Par ses dernières conclusions en date du 31 mars 2023, la société Crédit Logement poursuit la confirmation de l’ordonnance et l’obtention d’une somme de 5 000 euros en application de l’article 700 du code de procédure civile en faisant valoir :

– que les nouvelles pièces récemment produites aux débats ne sont pas de nature à établir sa connaissance de la dévolution successorale dès lors qu’il s’agit de courriers échangés avec la Bnp PARIBAS et la société d’assurance Cardif qui sont, elles-mêmes, deux personnes morales distinctes, d’autant qu’elle n’a été appelée en paiement que postérieurement à ces échanges, et ce, alors que l’acte de propriété du 1er février 2018 établi par la notaire n’a jamais été porté à sa connaissance,

– qu’elle avait bien invoqué la règle de l’article 2234 et que le délai de prescription n’avait pu commencer à courir qu’à compter de sa connaissance de l’identité des héritiers, le 10 juillet 2020, date à laquelle elle a appris l’existence de la dévolution successorale, ou, dans l’hypothèse la plus favorable aux héritiers, la date du la publication de cette dévolution le 17 janvier 2019, qui constituent les faits lui permettant d’exercer son action au sens de l’article 2224 du code civil, que le point de départ du délai n’a pu être la date de son paiement en raison d’un empêchement légitime qui existait dès l’origine, l’adage actioni non natae non praescribitur s’appliquant, que le décès étant antérieur à son paiement elle était empêchée dès l’origine,

– subsidiairement, sur le fondement de l’article 2234 du code civil, qu’elle s’est trouvée dans l’impossibilité d’agir dès l’origine et que le point de départ n’a donc commencé à courir, en vertu de l’article 2224 du code civil, que lorsqu’elle a eu connaissance du nom des héritiers,

– que contrairement à ce que soutiennent les appelants le juge de la mise en état n’a pas statué ultra petita puisqu’elle avait expliqué que la prescription ne pouvait courir avant la naissance de son droit d’agir et qu’il n’avait débuté qu’au moment où elle avait eu connaissance des héritiers,

– que les articles 2251 à 2254 qui concernent l’aménagement conventionnel de la prescription ne sont pas applicables, non plus que l’article 2258 qui est relatif à la prescription acquisitive d’un bien ou d’un droit,

– que les appelants confondent interruption et prescription alors que, comme elle était dans l’impossibilité d’agir ab initio, lors de son paiement, le délai n’avait jamais couru.

MOTIFS

Les parties s’accordent, dès lors que le cautionnement fourni par la société Crédit Logement constitue un service fourni aux emprunteurs consommateurs, sur la soumission du recours personnel de la caution professionnelle contre les débiteurs, sur le fondement de l’article 2305 du code civil, à la prescription biennale de l’article devenu L218-2 du code de la consommation.

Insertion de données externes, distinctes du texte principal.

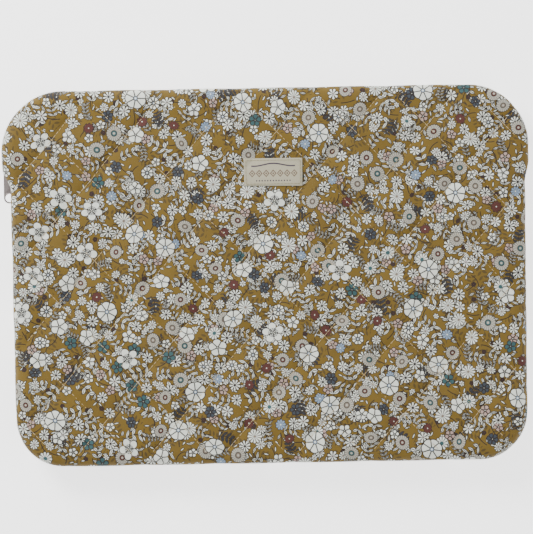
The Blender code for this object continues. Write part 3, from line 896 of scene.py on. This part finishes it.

Le point de départ du délai de prescription de la caution qui a payé et exerce son recours personnel de l’article 2305 du code civil contre le débiteur est la date à laquelle elle a payé la dette, soit en l’espèce le 5 avril 2018, de sorte que le délai de prescription expire, en principe, le 5 avril 2020, ce délai ayant été reporté à raison de l’état d’urgence sanitaire et de la période juridiquement protégée en vertu des ordonnances des 25 mars 2020 et13 mai 2020, au 24 août 2020.

Les pièces nouvelle produites par les consort [O] et qui consistent en des échanges entre l’office notarial avec la société Bnp PARIBAS et la société d’assurance-vie Cardif n’établissement pas que la société Crédit Logement aurait eu connaissance de la dévolution successorale de [Y] [O] avant sa publication, intervenue le 17 janvier 2019.

Mais s’il est exact que l’article 2234 du code civil, figurant dans la section intitulée ‘des causes de report du point de départ ou de suspension de la prescription’, dispose que ‘la prescription ne court pas ou est suspendue contre celui qui est dans l’impossibilité d’agir par suite d’un empêchement résultant de la loi, de la convention ou de la force majeure’, il est de jurisprudence constante, y compris après l’entrée en vigueur de la loi du 17 juin 2008 portant réforme de la prescription, que le règle selon laquelle la prescription ne court pas contre celui qui est empêché ne s’applique pas lorsque le titulaire de l’action, disposait encore, à la cessation de l’empêchement, du temps nécessaire pour agir avant l’expiration du délai de prescription.

Or en l’espèce, il résulte des faits rapportés ci-dessus que lorsque l’empêchement – constitué de la méconnaissance de la dévolution successorale du débiteur – a cessé le 17 janvier 2019, la caution disposait encore du temps nécessaire pour agir puisque le délai de prescription n’expirait que le 24 août 2020, de sorte que son action, intentée le 30 novembre 2020, doit être déclarée prescrite.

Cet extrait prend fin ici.